KEY POINTS:
It is John Key's birthday tomorrow. It is fast becoming one he will want to forget.
There was a cake from National Party colleagues at yesterday morning's caucus meeting. Labour delivered its present in Parliament in the afternoon.
Some present. Mr Key was the victim of a savage, planned Labour offensive on his credibility and his judgment, the likes of which has not been witnessed for quite some time.
Call it a drubbing, a thrashing, a trouncing or a hiding, National's leader was on the wrong end of it.
Not only was his honeymoon over. It must have felt like the post-birthday hangover had kicked in early.
Rather than bouncing from cloud to cloud, Mr Key found himself being dragged by Labour through the complete catalogue of his errors, gaffes, faux pas and, above all, his inconsistencies.
It is not a very big catalogue. But the inconsistent statements and shift in positions have been on the rise. And Labour ministers made the most of what was on offer. They variously lampooned and ridiculed Mr Key over conflicting statements he had made about sending troops to Iraq, National's on-off backing of the possible compromise on the transtasman joint therapeutics agency, the future of State Services Commissioner Mark Prebble and his intention to make it easier for people to buy their first home.
The onslaught was sustained. It was merciless. State Services Minister Annette King had her colleagues in stitches as she recited Mr Key's varying positions on backing the therapeutics agency compromise. "He said he would and he could. Then later he said he couldn't and he wouldn't. And later still he said he couldn't because he wouldn't. And finally he said he didn't because he hadn't."
And, rubbing salt into the wounds, Mrs King brought up Mr Key's slip at last weekend's National Party conference where Mr Key talked of leading a "Labour" Government.
"If this House is confused, I have to tell you [it's] nowhere near as confused as the Leader of the Opposition," Mrs King concluded amidst colleagues hooting with laughter.
Labour's blitz was evidence of the very warning Mr Key had given to last weekend's National Party conference - extracting Labour from the Beehive was going to be like dealing with a cornered animal.
Finding himself cornered, however, Mr Key did not seem quite sure what to do.
Such was the provocation, at one point he appeared to want to get to his feet and respond in kind with a point of order or supplementary question. But neighbouring colleagues advised otherwise, knowing that joining in the fight was exactly what Labour was hoping he would do.
The trouble was the onslaught just kept on coming.
National's Gerry Brownlee finally broke ranks by querying whether Defence Minister Phil Goff might advise the House of National's position on the Crimean War of the 1850s, given what Mr Key might have said about committing troops to Iraq back in 2003 was ancient history in 2007.

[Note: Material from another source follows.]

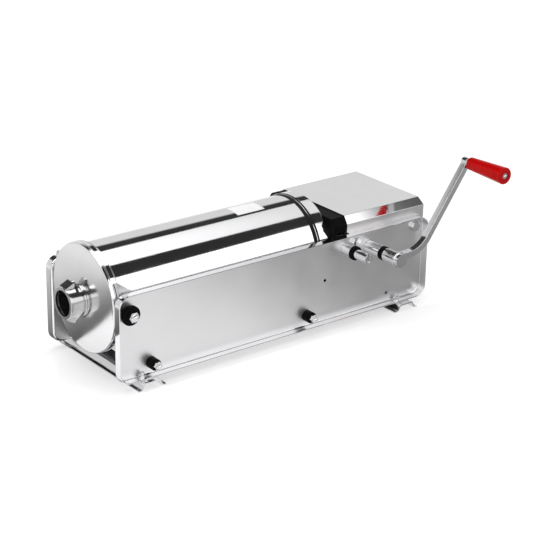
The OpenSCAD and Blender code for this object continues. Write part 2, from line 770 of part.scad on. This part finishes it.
// Crank
module crank_hub() {
    color("silver") difference() {
        union() {
            rod_y(hub_x, main_z, -arm_y, -hub_y0, hub_r);
            rod_y(hub_x, main_z, -arm_front - 1, -arm_y + 1, hub_plug_r);
            rod_y(hub_x, main_z, -arm_front - end_disc_thick, -arm_front, end_disc_r);
        }
        rod_y(hub_x, main_z, -main_shaft_end - 1, -hub_y0 + 1, main_r + play);
        crank_pin_bar();
    }
}
module crank_pin_bar() {
    translate([hub_x, -pin_y, main_z - hub_r + 0.5]) cylinder(h = 2 * hub_r - 1, r = pin_r);
}
module crank_pin() {
    color("dimgray") crank_pin_bar();
}
function arc(centre, r, from, to, steps) =
    [for (i = [0:steps]) centre + polar(r, from + (to - from) * i / steps)];
module crank_arm() {
    half = arm_width / 2;
    bend = [arm_run, arm_lift + arm_bend_r];
    bend_end = arm_angle - 90;
    outline = concat(
        [[0, arm_lift - half]], arc(bend, arm_bend_r + half, -90, bend_end, 12),
        arc([crank_reach_x, crank_reach_z], half, bend_end, bend_end + 180, 10),
        arc(bend, arm_bend_r - half, bend_end, -90, 12), [[0, arm_lift + half]]);
    color("silver") difference() {
        union() {
            plate_xz(-arm_front, -arm_y) translate([hub_x, main_z]) polygon(outline);
            rod_y(hub_x, main_z, -arm_front, -arm_y, eye_r);
            rod_y(hub_x, main_z, -arm_front, -arm_front + eye_rim_thick, eye_rim_r);
            rod_y(grip_x, grip_z, -arm_front, -arm_y, arm_end_r);
        }
        rod_y(hub_x, main_z, -arm_front - 1, -arm_y + 1, hub_plug_r);
        rod_y(grip_x, grip_z, -arm_front - 1, -arm_y + 1, grip_bolt_r);
    }
}
module grip_bolt() {
    grip_y1 = grip_y0 + grip_length;
    color("silver") {
        rod_y(grip_x, grip_z, -grip_y1 + 3, -arm_y, grip_bolt_r);
        rod_y(grip_x, grip_z, -grip_y0 + gap, -arm_front, grip_shoulder_r);
        rod_y(grip_x, grip_z, -grip_y1 + 1, -grip_y1 + 3.5, grip_head_r);
        translate([grip_x, -grip_y1 + 2, grip_z]) sphere(r = grip_head_r - 1.2, $fn = 32);
    }
}
module grip() {
    round_r = 2.5;
    profile = concat(
        [[grip_bolt_r + play, 0], [grip_inner_r - 1, 0], [grip_inner_r, 1]],
        [for (a = [0:15:90]) [grip_r - round_r + round_r * cos(a), grip_length - round_r + round_r * sin(a)]],
        [[grip_head_r + 0.8, grip_length], [grip_head_r + 0.8, grip_length - 3.5 - gap],
         [grip_bolt_r + play, grip_length - 3.5 - gap]]);
    color("red") translate([grip_x, -grip_y0, grip_z]) rotate([90, 0, 0])
        rotate_extrude($fn = 96) polygon(profile);
}

side_panel_front();
side_panel_rear();
foot_outlet_end();
foot_drive_end();
foot_bolts();
tie_rods();
tie_rod_collars();
tie_rod_nuts();
pivot_washers();
pivot_bolts();
pivot_nuts();
cylinder_brackets();
cylinder_tube();
cylinder_lid();
lid_gasket();
outlet_neck();
ring_nut();
seat_gasket();
seat_ring();
bulkhead();
drive_cover();
gear_plate_front();
gear_plate_rear();
gear_plate_bolts();
main_bushes();
second_bushes();
guide_bridge();
rack_guide();
guide_screws();
plunger_disc();
plunger_seal();
plunger_backplate();
plunger_screws();
vent_valve();
rack();
main_shaft();
shaft_collar();
rack_pinion();
large_gear();
main_circlip();
second_shaft();
second_collar();
small_gear();
second_circlip();
crank_hub();
crank_pin();
crank_arm();
grip_bolt();
grip();
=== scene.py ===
# Horizontal sausage stuffer: restyled CAD frame, plain studio, camera at the product-shot angle.
import json
import math

import bmesh
import bpy
from mathutils import Matrix, Vector


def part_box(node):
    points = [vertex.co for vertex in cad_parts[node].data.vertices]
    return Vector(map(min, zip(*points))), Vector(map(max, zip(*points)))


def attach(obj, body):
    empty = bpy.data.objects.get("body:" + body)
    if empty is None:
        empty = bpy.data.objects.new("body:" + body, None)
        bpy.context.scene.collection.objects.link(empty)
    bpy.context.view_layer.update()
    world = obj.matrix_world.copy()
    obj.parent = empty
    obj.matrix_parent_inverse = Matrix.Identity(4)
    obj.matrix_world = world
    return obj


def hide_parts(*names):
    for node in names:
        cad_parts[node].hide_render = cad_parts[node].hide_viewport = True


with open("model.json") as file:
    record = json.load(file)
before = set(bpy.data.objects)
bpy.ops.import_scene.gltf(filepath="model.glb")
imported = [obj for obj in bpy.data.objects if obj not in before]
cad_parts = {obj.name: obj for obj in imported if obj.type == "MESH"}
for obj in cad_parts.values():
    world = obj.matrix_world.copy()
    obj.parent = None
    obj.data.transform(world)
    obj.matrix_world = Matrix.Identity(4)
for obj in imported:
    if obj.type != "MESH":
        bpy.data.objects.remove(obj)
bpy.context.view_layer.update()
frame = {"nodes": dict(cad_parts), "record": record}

nodes = frame["nodes"]
record = frame["record"]
BODY_OF = {n: body for body, members in record["behaviour"]["bodies"].items() for n in members}
SLOT_OF = {part["node"]: part["material_slot"] for part in record["subparts"]}
MM = 0.001
SMOOTH_ANGLE = math.radians(32)
WELD_DISTANCE = 0.002 * MM
BROKEN_EDGE = 0.25 * MM


# ---------------------------------------------------------------- materials

def node_material(name):
    material = bpy.data.materials.new(name)
    material.use_nodes = True
    tree = material.node_tree
    return material, tree, tree.nodes["Principled BSDF"]


def noise(tree, scale, detail=2.0, stretch=(1, 1, 1), roughness=0.5):
    """Noise in the machine's own coordinates; stretch divides the scale along an axis."""
    place = tree.nodes.new("ShaderNodeTexCoord")
    mapping = tree.nodes.new("ShaderNodeMapping")
    mapping.inputs["Scale"].default_value = [1 / s for s in stretch]
    texture = tree.nodes.new("ShaderNodeTexNoise")
    texture.inputs["Scale"].default_value = scale
    texture.inputs["Detail"].default_value = detail
    texture.inputs["Roughness"].default_value = roughness
    tree.links.new(place.outputs["Object"], mapping.inputs["Vector"])
    tree.links.new(mapping.outputs["Vector"], texture.inputs["Vector"])
    return texture.outputs["Fac"]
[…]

Mr Brownlee's reference to the Crimean War may have been more apt than he intended, however.
Like the ill-fated Light Brigade, Mr Key found himself in his own Valley of Death.
"It is magnificent, but it's not war," a French general famously declared of the 1854 cavalry charge.
Yesterday, National and its leader were a long way off magnificent. But for Labour, it's war, most definitely.